-- Problem to solve --
Copy the data exactly from the line that contains "extrude(amount=4, mode=Mode.SUBTRACT)" through the line that contains "before = set(bpy.data.objects)", keeping both end lines and leaving out everything else.

-- Recorded information --
— start —
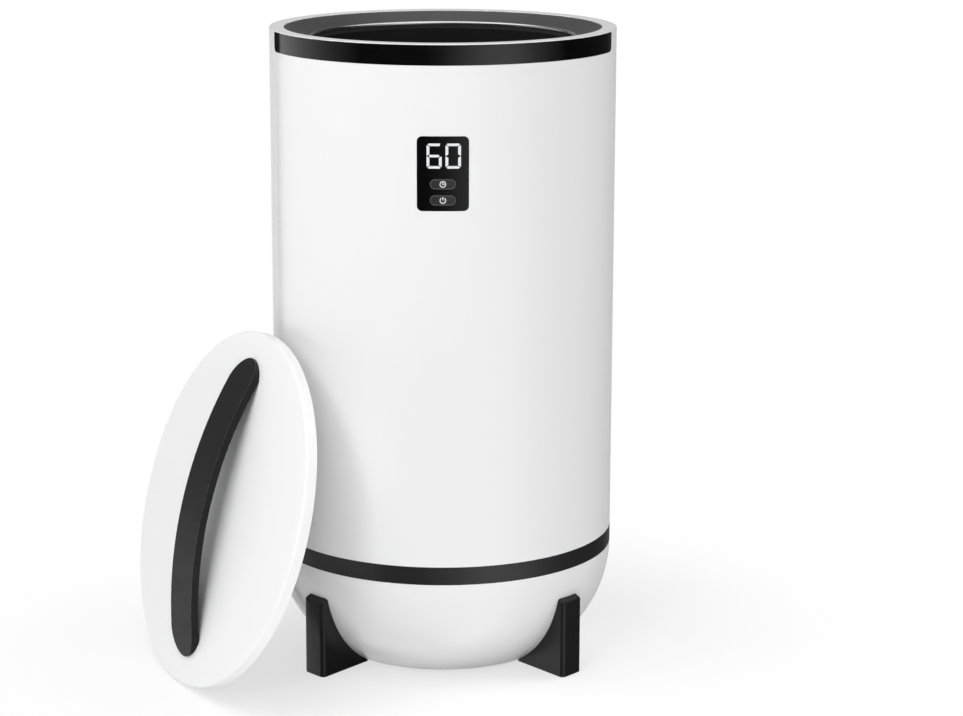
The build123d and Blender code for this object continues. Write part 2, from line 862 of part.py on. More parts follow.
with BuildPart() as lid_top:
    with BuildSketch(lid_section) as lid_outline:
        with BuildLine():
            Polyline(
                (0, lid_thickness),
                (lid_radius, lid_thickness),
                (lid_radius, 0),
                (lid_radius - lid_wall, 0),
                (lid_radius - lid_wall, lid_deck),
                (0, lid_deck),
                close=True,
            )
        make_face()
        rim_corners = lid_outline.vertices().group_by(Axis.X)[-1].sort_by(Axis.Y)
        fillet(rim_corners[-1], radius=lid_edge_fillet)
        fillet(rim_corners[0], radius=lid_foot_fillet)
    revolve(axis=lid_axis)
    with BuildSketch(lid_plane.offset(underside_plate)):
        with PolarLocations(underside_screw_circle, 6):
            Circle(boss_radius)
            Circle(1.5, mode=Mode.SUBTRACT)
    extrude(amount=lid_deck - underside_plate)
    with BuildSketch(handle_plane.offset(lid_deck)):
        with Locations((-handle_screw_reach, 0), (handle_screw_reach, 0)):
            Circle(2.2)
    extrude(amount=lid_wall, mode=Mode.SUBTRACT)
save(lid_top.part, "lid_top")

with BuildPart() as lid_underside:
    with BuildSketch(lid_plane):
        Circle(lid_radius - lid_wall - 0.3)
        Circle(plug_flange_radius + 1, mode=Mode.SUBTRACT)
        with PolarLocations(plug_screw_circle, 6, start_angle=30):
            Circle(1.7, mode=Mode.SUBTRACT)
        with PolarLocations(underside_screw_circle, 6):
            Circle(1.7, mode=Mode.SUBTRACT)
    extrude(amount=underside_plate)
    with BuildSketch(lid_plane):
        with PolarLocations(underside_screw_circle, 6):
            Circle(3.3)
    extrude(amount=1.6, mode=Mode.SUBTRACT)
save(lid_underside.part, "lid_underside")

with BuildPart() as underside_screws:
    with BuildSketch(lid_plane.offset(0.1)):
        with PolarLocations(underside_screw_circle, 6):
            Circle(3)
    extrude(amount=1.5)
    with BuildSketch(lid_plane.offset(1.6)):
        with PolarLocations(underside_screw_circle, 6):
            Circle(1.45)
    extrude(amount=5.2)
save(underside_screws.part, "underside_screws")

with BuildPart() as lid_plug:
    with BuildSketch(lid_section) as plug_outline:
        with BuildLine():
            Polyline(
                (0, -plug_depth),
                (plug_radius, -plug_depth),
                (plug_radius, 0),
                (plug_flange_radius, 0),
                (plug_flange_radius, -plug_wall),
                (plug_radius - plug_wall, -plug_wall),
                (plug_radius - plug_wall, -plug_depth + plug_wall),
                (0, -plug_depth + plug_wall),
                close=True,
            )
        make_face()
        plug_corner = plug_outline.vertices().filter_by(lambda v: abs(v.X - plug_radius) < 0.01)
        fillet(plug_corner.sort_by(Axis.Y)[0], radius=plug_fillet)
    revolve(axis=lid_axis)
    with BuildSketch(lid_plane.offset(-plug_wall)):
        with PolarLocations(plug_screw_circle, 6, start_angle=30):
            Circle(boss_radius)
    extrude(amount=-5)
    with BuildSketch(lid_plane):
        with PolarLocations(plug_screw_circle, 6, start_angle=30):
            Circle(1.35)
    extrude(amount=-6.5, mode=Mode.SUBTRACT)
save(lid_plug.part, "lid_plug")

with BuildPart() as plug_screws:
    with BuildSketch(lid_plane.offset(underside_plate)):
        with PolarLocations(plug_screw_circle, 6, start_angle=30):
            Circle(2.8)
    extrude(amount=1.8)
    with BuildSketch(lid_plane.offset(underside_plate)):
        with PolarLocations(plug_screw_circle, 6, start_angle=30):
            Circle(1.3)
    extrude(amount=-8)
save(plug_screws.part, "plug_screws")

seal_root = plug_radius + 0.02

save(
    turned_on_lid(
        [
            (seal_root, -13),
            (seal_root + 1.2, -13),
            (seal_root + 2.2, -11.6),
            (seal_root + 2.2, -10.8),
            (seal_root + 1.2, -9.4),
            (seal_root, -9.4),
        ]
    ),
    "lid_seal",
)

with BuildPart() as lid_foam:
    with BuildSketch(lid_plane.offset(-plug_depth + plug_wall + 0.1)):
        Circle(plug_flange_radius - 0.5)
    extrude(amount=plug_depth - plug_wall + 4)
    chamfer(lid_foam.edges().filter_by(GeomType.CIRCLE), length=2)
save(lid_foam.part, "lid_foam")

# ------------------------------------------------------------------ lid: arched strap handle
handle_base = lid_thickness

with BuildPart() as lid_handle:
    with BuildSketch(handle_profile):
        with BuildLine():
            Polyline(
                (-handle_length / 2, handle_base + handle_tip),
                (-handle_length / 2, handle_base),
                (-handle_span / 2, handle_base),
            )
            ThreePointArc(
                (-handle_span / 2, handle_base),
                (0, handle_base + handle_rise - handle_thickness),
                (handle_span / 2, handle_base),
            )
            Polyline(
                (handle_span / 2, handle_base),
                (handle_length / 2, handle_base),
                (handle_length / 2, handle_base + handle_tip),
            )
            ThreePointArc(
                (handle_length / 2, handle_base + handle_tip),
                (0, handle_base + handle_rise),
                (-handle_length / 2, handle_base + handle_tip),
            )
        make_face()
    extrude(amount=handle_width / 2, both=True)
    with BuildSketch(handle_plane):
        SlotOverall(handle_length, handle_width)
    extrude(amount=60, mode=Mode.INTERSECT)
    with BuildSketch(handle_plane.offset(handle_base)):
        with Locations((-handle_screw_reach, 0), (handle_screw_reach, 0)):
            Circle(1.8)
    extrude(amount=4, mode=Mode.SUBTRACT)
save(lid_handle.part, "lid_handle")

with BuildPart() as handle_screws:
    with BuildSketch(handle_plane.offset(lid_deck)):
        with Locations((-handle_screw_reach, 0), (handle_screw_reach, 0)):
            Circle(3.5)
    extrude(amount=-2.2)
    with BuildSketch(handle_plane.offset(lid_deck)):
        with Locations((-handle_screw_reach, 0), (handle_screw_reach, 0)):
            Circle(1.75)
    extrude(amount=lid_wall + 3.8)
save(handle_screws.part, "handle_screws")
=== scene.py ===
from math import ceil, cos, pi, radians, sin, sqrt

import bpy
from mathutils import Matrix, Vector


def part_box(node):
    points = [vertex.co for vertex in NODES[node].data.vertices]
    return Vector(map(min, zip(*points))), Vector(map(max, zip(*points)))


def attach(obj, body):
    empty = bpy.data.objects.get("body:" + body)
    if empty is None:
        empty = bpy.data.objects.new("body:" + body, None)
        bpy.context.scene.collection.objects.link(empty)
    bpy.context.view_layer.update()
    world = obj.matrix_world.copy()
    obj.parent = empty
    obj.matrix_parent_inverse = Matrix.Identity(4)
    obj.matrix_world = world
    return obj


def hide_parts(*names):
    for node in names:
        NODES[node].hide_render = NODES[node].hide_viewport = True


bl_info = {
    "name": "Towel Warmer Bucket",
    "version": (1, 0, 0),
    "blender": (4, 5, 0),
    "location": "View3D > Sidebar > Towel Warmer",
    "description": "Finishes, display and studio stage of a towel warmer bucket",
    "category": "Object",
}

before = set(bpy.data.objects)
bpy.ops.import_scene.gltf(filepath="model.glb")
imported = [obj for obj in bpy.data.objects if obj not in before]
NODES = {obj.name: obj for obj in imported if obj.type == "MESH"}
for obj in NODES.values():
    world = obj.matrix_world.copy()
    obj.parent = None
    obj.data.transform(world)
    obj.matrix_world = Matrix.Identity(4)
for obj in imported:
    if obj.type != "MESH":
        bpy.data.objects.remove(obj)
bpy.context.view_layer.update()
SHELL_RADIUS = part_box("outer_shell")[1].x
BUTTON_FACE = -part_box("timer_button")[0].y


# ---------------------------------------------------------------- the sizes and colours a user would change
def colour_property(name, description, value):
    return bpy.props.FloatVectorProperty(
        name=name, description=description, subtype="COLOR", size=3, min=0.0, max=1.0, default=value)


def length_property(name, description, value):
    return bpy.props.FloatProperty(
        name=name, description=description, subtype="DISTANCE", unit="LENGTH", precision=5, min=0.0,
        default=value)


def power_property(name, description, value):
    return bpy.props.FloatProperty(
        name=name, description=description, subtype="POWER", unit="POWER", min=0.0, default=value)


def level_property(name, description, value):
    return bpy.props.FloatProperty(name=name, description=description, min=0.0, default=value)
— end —
-- Written reply --
    extrude(amount=4, mode=Mode.SUBTRACT)
save(lid_handle.part, "lid_handle")

with BuildPart() as handle_screws:
    with BuildSketch(handle_plane.offset(lid_deck)):
        with Locations((-handle_screw_reach, 0), (handle_screw_reach, 0)):
            Circle(3.5)
    extrude(amount=-2.2)
    with BuildSketch(handle_plane.offset(lid_deck)):
        with Locations((-handle_screw_reach, 0), (handle_screw_reach, 0)):
            Circle(1.75)
    extrude(amount=lid_wall + 3.8)
save(handle_screws.part, "handle_screws")
=== scene.py ===
from math import ceil, cos, pi, radians, sin, sqrt

import bpy
from mathutils import Matrix, Vector


def part_box(node):
    points = [vertex.co for vertex in NODES[node].data.vertices]
    return Vector(map(min, zip(*points))), Vector(map(max, zip(*points)))


def attach(obj, body):
    empty = bpy.data.objects.get("body:" + body)
    if empty is None:
        empty = bpy.data.objects.new("body:" + body, None)
        bpy.context.scene.collection.objects.link(empty)
    bpy.context.view_layer.update()
    world = obj.matrix_world.copy()
    obj.parent = empty
    obj.matrix_parent_inverse = Matrix.Identity(4)
    obj.matrix_world = world
    return obj


def hide_parts(*names):
    for node in names:
        NODES[node].hide_render = NODES[node].hide_viewport = True


bl_info = {
    "name": "Towel Warmer Bucket",
    "version": (1, 0, 0),
    "blender": (4, 5, 0),
    "location": "View3D > Sidebar > Towel Warmer",
    "description": "Finishes, display and studio stage of a towel warmer bucket",
    "category": "Object",
}

before = set(bpy.data.objects)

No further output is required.